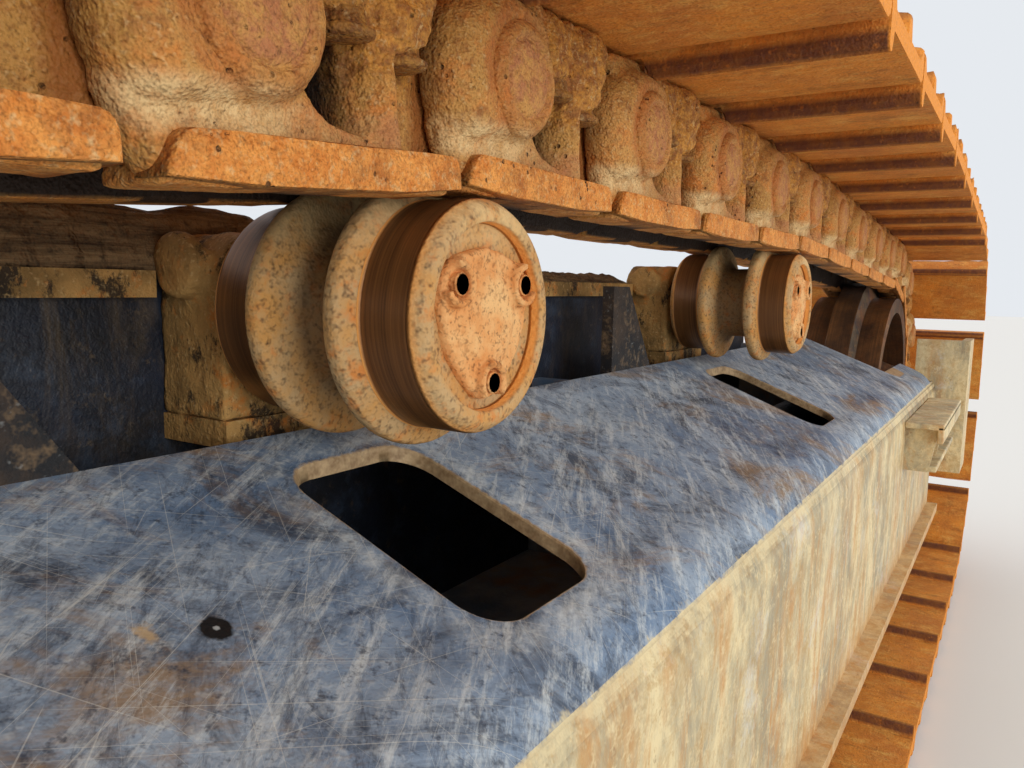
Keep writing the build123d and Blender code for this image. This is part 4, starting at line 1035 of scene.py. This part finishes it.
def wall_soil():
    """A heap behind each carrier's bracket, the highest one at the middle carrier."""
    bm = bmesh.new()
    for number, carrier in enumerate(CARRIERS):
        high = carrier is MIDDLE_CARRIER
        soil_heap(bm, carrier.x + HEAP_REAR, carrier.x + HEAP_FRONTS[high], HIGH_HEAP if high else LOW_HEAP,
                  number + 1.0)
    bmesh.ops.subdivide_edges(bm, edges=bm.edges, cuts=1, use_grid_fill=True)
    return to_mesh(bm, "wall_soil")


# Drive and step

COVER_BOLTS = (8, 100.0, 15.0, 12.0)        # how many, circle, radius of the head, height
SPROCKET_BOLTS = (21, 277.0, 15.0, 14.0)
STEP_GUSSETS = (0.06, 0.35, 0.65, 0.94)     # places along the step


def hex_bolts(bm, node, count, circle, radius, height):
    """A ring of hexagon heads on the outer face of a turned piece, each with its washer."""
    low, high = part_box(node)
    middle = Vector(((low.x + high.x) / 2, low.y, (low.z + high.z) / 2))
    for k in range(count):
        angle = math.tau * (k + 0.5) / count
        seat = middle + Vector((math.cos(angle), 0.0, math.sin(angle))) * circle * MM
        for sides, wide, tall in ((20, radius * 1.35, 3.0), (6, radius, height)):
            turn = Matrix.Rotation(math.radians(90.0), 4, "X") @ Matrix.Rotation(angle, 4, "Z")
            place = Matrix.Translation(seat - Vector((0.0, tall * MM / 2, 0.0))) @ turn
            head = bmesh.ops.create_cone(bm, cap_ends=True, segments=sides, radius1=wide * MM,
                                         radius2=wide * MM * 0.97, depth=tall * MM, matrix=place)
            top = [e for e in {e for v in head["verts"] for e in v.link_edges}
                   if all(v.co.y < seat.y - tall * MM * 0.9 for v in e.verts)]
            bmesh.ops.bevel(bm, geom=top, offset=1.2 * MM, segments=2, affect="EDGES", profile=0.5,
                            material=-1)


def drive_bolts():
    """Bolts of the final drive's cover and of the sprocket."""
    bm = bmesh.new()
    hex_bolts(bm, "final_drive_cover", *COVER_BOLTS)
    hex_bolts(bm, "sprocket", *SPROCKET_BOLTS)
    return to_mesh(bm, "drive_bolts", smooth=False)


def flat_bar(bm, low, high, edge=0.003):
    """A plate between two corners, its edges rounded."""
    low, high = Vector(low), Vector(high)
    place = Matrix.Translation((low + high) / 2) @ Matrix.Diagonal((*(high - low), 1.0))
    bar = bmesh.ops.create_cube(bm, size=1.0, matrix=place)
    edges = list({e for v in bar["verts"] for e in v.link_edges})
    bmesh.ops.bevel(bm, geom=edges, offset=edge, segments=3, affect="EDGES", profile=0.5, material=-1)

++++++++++

--- Request ---
Extract the data in full. Keep it word for word.

--- Correct result ---
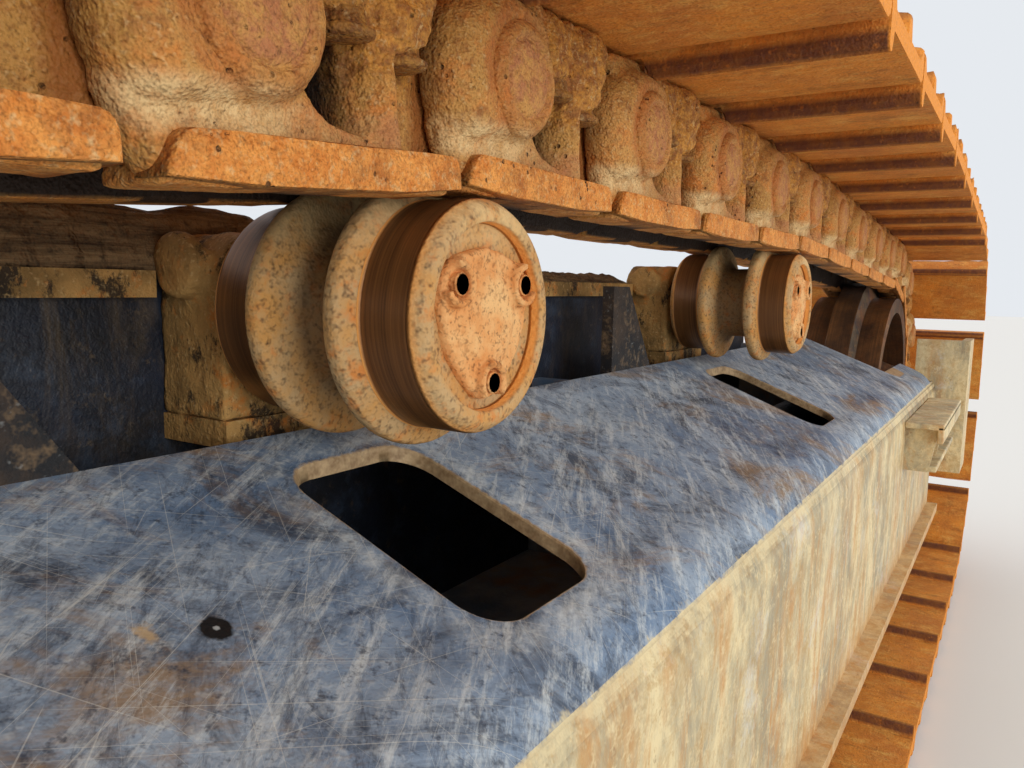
Keep writing the build123d and Blender code for this image. This is part 4, starting at line 1035 of scene.py. This part finishes it.
def wall_soil():
    """A heap behind each carrier's bracket, the highest one at the middle carrier."""
    bm = bmesh.new()
    for number, carrier in enumerate(CARRIERS):
        high = carrier is MIDDLE_CARRIER
        soil_heap(bm, carrier.x + HEAP_REAR, carrier.x + HEAP_FRONTS[high], HIGH_HEAP if high else LOW_HEAP,
                  number + 1.0)
    bmesh.ops.subdivide_edges(bm, edges=bm.edges, cuts=1, use_grid_fill=True)
    return to_mesh(bm, "wall_soil")


# Drive and step

COVER_BOLTS = (8, 100.0, 15.0, 12.0)        # how many, circle, radius of the head, height
SPROCKET_BOLTS = (21, 277.0, 15.0, 14.0)
STEP_GUSSETS = (0.06, 0.35, 0.65, 0.94)     # places along the step


def hex_bolts(bm, node, count, circle, radius, height):
    """A ring of hexagon heads on the outer face of a turned piece, each with its washer."""
    low, high = part_box(node)
    middle = Vector(((low.x + high.x) / 2, low.y, (low.z + high.z) / 2))
    for k in range(count):
        angle = math.tau * (k + 0.5) / count
        seat = middle + Vector((math.cos(angle), 0.0, math.sin(angle))) * circle * MM
        for sides, wide, tall in ((20, radius * 1.35, 3.0), (6, radius, height)):
            turn = Matrix.Rotation(math.radians(90.0), 4, "X") @ Matrix.Rotation(angle, 4, "Z")
            place = Matrix.Translation(seat - Vector((0.0, tall * MM / 2, 0.0))) @ turn
            head = bmesh.ops.create_cone(bm, cap_ends=True, segments=sides, radius1=wide * MM,
                                         radius2=wide * MM * 0.97, depth=tall * MM, matrix=place)
            top = [e for e in {e for v in head["verts"] for e in v.link_edges}
                   if all(v.co.y < seat.y - tall * MM * 0.9 for v in e.verts)]
            bmesh.ops.bevel(bm, geom=top, offset=1.2 * MM, segments=2, affect="EDGES", profile=0.5,
                            material=-1)


def drive_bolts():
    """Bolts of the final drive's cover and of the sprocket."""
    bm = bmesh.new()
    hex_bolts(bm, "final_drive_cover", *COVER_BOLTS)
    hex_bolts(bm, "sprocket", *SPROCKET_BOLTS)
    return to_mesh(bm, "drive_bolts", smooth=False)


def flat_bar(bm, low, high, edge=0.003):
    """A plate between two corners, its edges rounded."""
    low, high = Vector(low), Vector(high)
    place = Matrix.Translation((low + high) / 2) @ Matrix.Diagonal((*(high - low), 1.0))
    bar = bmesh.ops.create_cube(bm, size=1.0, matrix=place)
    edges = list({e for v in bar["verts"] for e in v.link_edges})
    bmesh.ops.bevel(bm, geom=edges, offset=edge, segments=3, affect="EDGES", profile=0.5, material=-1)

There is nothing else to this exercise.